Real Mensch

■ Eine ARD-Filmreihe zu Robert De Niros Fünfzigstem

Es gehört sozusagen zum guten Ton, durch die Hintertür ins Showbiz einzusteigen, aber es ist eine Kunst, dort zu bleiben. Wo Robert De Niro herkommt, aus New Yorks Little Italy, da ist von Hollywood aus gesehen nicht nur Hinterhof, sondern Keller, Ende, Lower East Side eben. De Niros Zuhause stellt man sich dementsprechend sozialromantisch als unübersichtlichen Haufen Bambini vor, Vater in verschwitztem Unterhemd, Spaghetti Bolognese, Mamamia dick und gut und an der Wand die Heilige Jungfrau. Aber bei den De Niros war es ein bißchen komplizierter: Robert De Niro senior war ein in Massachusetts ausgebildeter Maler des Abstrakten Expressionismus, die Bilder seiner Mutter, Virginia Admiral, gehörten zu den wenigen von Frauen gemalten, die das Museum of Modern Art in den fünfziger Jahren aufkaufte. In Mutters Experimental Review publizierten Henry Miller und Anais Nin, als sie noch niemand kannte. Endgültig Boheme wurde es nach der Scheidung, als die Mutter mit Robert in die Bleecker Street zog und sich mit dem auch hierzulande hochgeschätzten Filmkritiker Manny Farber zusammentat.

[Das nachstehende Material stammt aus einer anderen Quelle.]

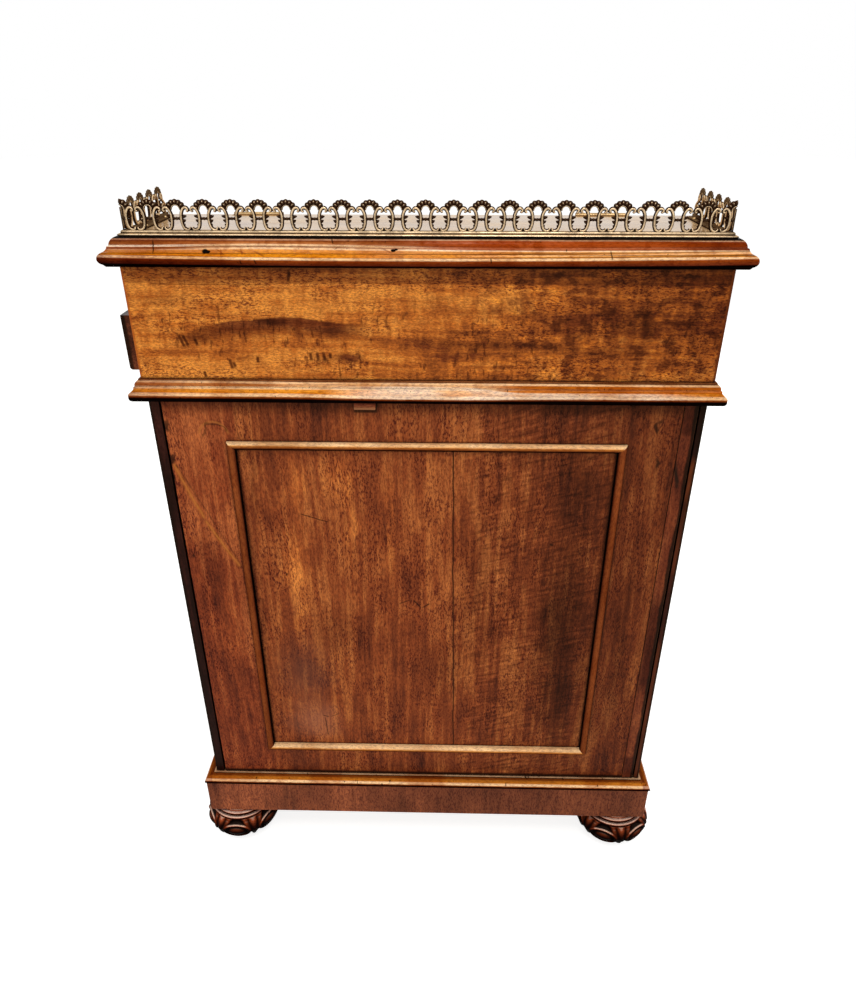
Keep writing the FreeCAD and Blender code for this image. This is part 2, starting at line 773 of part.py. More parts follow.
def build_pen_drawer():
    y0 = pen_front_y0()
    y1 = lap_y - lap_board - pen_back_gap
    z0 = z_box + pen_low + 0.4
    z1 = z_box + pen_low + pen_height - 0.4
    x1 = lap_x + pen_ajar
    front = box(x1 - pen_front, x1, y0, y1, z0, z1)
    lower_edge = [edge for edge in front.Edges
                  if edge.BoundBox.XMin > x1 - 0.01 and edge.BoundBox.ZMax < z0 + 0.01]
    save("pen_drawer_front", front.makeFillet(3.0, lower_edge))

    x0 = x1 - pen_front - 308
    wall = 6.0
    tray = box(x0, x1 - pen_front, y0 + 1.7, y1 - 1.8, z0 + 0.5, z1 - 6)
    floor = z0 + 6
    well_y0 = y0 + 1.7 + wall
    well_y1 = y1 - 1.8 - wall
    bay = 56.0
    for start in (0, 1):
        right = x1 - pen_front - wall - start * (bay + wall)
        tray = tray.cut(box(right - bay, right, well_y0, well_y1, floor, z1 + 5))
    trough_x1 = x1 - pen_front - wall - 2 * (bay + wall)
    tray = tray.cut(box(x0 + wall, trough_x1, well_y0, well_y1, floor, z1 + 5))
    save("pen_drawer_tray", tray)


# ---------------------------------------------------------------- lid
leather_x = 232.0
leather_back = -36.0
leather_front = -372.0
leather_thick = 0.8


def build_lid():
    upper = cornice_upper()
    rear = 10.0
    right = run(upper, lap_x, 0, ("mitre", -lid_length), ("square", rear))
    front = run(upper, lid_length, 0, ("mitre", -lap_x), ("mitre", lap_x), -90)
    middle = box(-lap_x + 19, lap_x - 19, -lid_length + 19, rear, -top_board, 0)
    lid = fused([middle, right, mirrored_x(right), front])
    lid = lid.cut(box(-leather_x, leather_x, leather_front, leather_back, -leather_thick, 5))
    for cutter in hinge_cutters():
        forward = mirrored_y(cutter)
        lid = lid.cut(forward).cut(mirrored_x(forward))
    lid = onto_slope(lid).cut(behind_hinge_line(0.5))
    save("lid_board", lid)
    skin = box(-leather_x, leather_x, leather_front, leather_back, -leather_thick, 0)
    save("writing_leather", onto_slope(skin))
    ledge = box(-leather_x, leather_x, -lid_length + 17, -lid_length + 26, 0, 7)
    top_edges = [edge for edge in ledge.Edges
                 if edge.BoundBox.ZMin > 6.99 and edge.BoundBox.XLength > 100]
    save("book_ledge", onto_slope(ledge.makeFillet(2.5, top_edges)))


os.makedirs("parts", exist_ok=True)
build_feet_and_plinth()
build_case()
build_drawers()
build_lap_carcass()
build_flat_top()
build_gallery()
build_interior()
build_pen_drawer()
build_lid()
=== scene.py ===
import cmath
import math
import random

import bpy
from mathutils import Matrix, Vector


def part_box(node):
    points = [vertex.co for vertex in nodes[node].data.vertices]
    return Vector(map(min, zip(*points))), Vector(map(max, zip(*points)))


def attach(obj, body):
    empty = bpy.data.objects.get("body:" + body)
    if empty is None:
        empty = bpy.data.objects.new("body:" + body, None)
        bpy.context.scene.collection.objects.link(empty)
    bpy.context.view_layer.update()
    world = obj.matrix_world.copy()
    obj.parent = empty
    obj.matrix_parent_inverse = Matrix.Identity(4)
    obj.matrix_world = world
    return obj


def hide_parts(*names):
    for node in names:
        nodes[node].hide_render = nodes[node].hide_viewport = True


# Sizes are in metres in the desk's own frame: X to the user's right, Y to the back, Z up.
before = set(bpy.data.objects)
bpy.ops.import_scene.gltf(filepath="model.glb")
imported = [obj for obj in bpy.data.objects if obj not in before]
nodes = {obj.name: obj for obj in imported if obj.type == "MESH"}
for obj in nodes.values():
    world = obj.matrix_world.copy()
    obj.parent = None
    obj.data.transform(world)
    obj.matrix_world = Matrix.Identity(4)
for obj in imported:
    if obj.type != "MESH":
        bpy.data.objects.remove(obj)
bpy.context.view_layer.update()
MM = 0.001
random.seed(11)


def face(node, side, axis):
    """One coordinate of a node's box: side 0 is low and 1 is high."""
    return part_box(node)[side][axis]


lap_x = face("lap_back", 1, 0)
lap_y = face("lap_back", 1, 1)
z_top = face("flat_top", 1, 2)
case_x = face("side_frames", 1, 0)
case_y = face("back_board", 1, 1)
plinth_x = face("plinth_rail_back", 1, 0)
plinth_y = face("plinth_rail_back", 1, 1)
hinge_y = face("flat_top", 0, 1)
lid_slope = math.radians(11.5)
z_lap = face("waist_moulding", 0, 2)
z_rail = face("plinth_moulding", 0, 2)
bead_x = face("panel_beads", 1, 0)
panel_z = (face("panel_beads", 0, 2) + face("panel_beads", 1, 2)) / 2
bead_z = face("panel_beads", 1, 2) - panel_z
pen_x = face("pen_drawer_front", 1, 0)
divider_x = face("drawer_divider_1", 1, 0)
post_y = face("side_frames", 1, 1)
block_low, block_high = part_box("slide_stop_block")
# The gallery's line, in millimetres.
GALLERY_INSET = 7.6
gallery_x = lap_x / MM - GALLERY_INSET
gallery_y = lap_y / MM - GALLERY_INSET


# ---- shader helper
def operator(name):
    return lambda self, other=0.0: self.tree.math(name, self, other)


class Value:
    """A number that varies over the surface. Comparisons give 1 where they hold and 0 elsewhere."""

    def __init__(self, tree, socket):
        self.tree = tree
        self.socket = socket

    __add__ = __radd__ = operator("ADD")
    __mul__ = __rmul__ = operator("MULTIPLY")
    __sub__ = operator("SUBTRACT")
    __truediv__ = operator("DIVIDE")
    __gt__ = operator("GREATER_THAN")
    __lt__ = operator("LESS_THAN")
    __abs__ = operator("ABSOLUTE")

    def __rsub__(self, other):
        return self.tree.math("SUBTRACT", other, self)

    def ramp(self, low, high, to_low=0.0, to_high=1.0):
        """Smooth step from to_low at low to to_high at high."""
        inputs = {"Value": self, "From Min": low, "From Max": high, "To Min": to_low, "To Max": to_high}
        return self.tree.value(self.tree.node("ShaderNodeMapRange", inputs, interpolation_type="SMOOTHSTEP"))

    def band(self, low, high, soft):
        """1 from low to high, fading out over soft on both sides."""
        return self.ramp(low - soft, low) * self.ramp(high + soft, high)


class Tree:
    """The node tree of a material or world, written as short expressions."""

    def __init__(self, owner):
        self.owner = owner
        owner.use_nodes = True
        self.nodes = owner.node_tree.nodes
        self.links = owner.node_tree.links
        self.nodes.clear()

    def node(self, kind, inputs=None, **settings):
        made = self.nodes.new(kind)
        for key, value in settings.items():
            setattr(made, key, value)
        for key, value in (inputs or {}).items():
            self.put(made.inputs[key], value)
        return made

    def put(self, socket, value):
        if isinstance(value, Value):
            value = value.socket
        if isinstance(value, bpy.types.NodeSocket):
            self.links.new(value, socket)
        else:
            socket.default_value = value

    def shader(self, kind, *inputs):
        return self.node(kind, dict(enumerate(inputs))).outputs[0]

    def value(self, node, output=0):
        return Value(self, node.outputs[output])

    def math(self, operation, a, b=0.0, clamp=False):
        return self.value(self.node("ShaderNodeMath", {0: a, 1: b}, operation=operation, use_clamp=clamp))

    def seen_by(self, *kinds):
        """1 for the named kinds of ray, from the Light Path node."""
        path = self.node("ShaderNodeLightPath")
        total = path.outputs[kinds[0]]
        for kind in kinds[1:]:
            total = self.math("MAXIMUM", total, path.outputs[kind])
        return total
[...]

Die Sage geht, De Niro wäre damals am liebsten Spießer geworden, Buchhalter, Bankbeamter, Versicherungsagent. Man rief ihn Bobby Milk, weil er so blaß war. Mit allerhand anderen Künstlerkindern hockte er zwischen den Mülltonnen herum und spielte mit zehn das erste Mal Theater: den ängstlichen Löwen in „The Wizzard of Oz“, ausgerechnet.

Man meint, von diesem kindlichen Antianarchismus viel zu entdecken in seinem ungeheuren Verständnis für die verzweifelten Bemühungen von Psychotikern, Ordnung in ihr und anderer Leute Leben zu bringen. „Der Präsident sollte diese Stadt abbrennen oder in einer großen Toilette herunterspülen“, sagt Travis Bickle in „Taxi Driver“.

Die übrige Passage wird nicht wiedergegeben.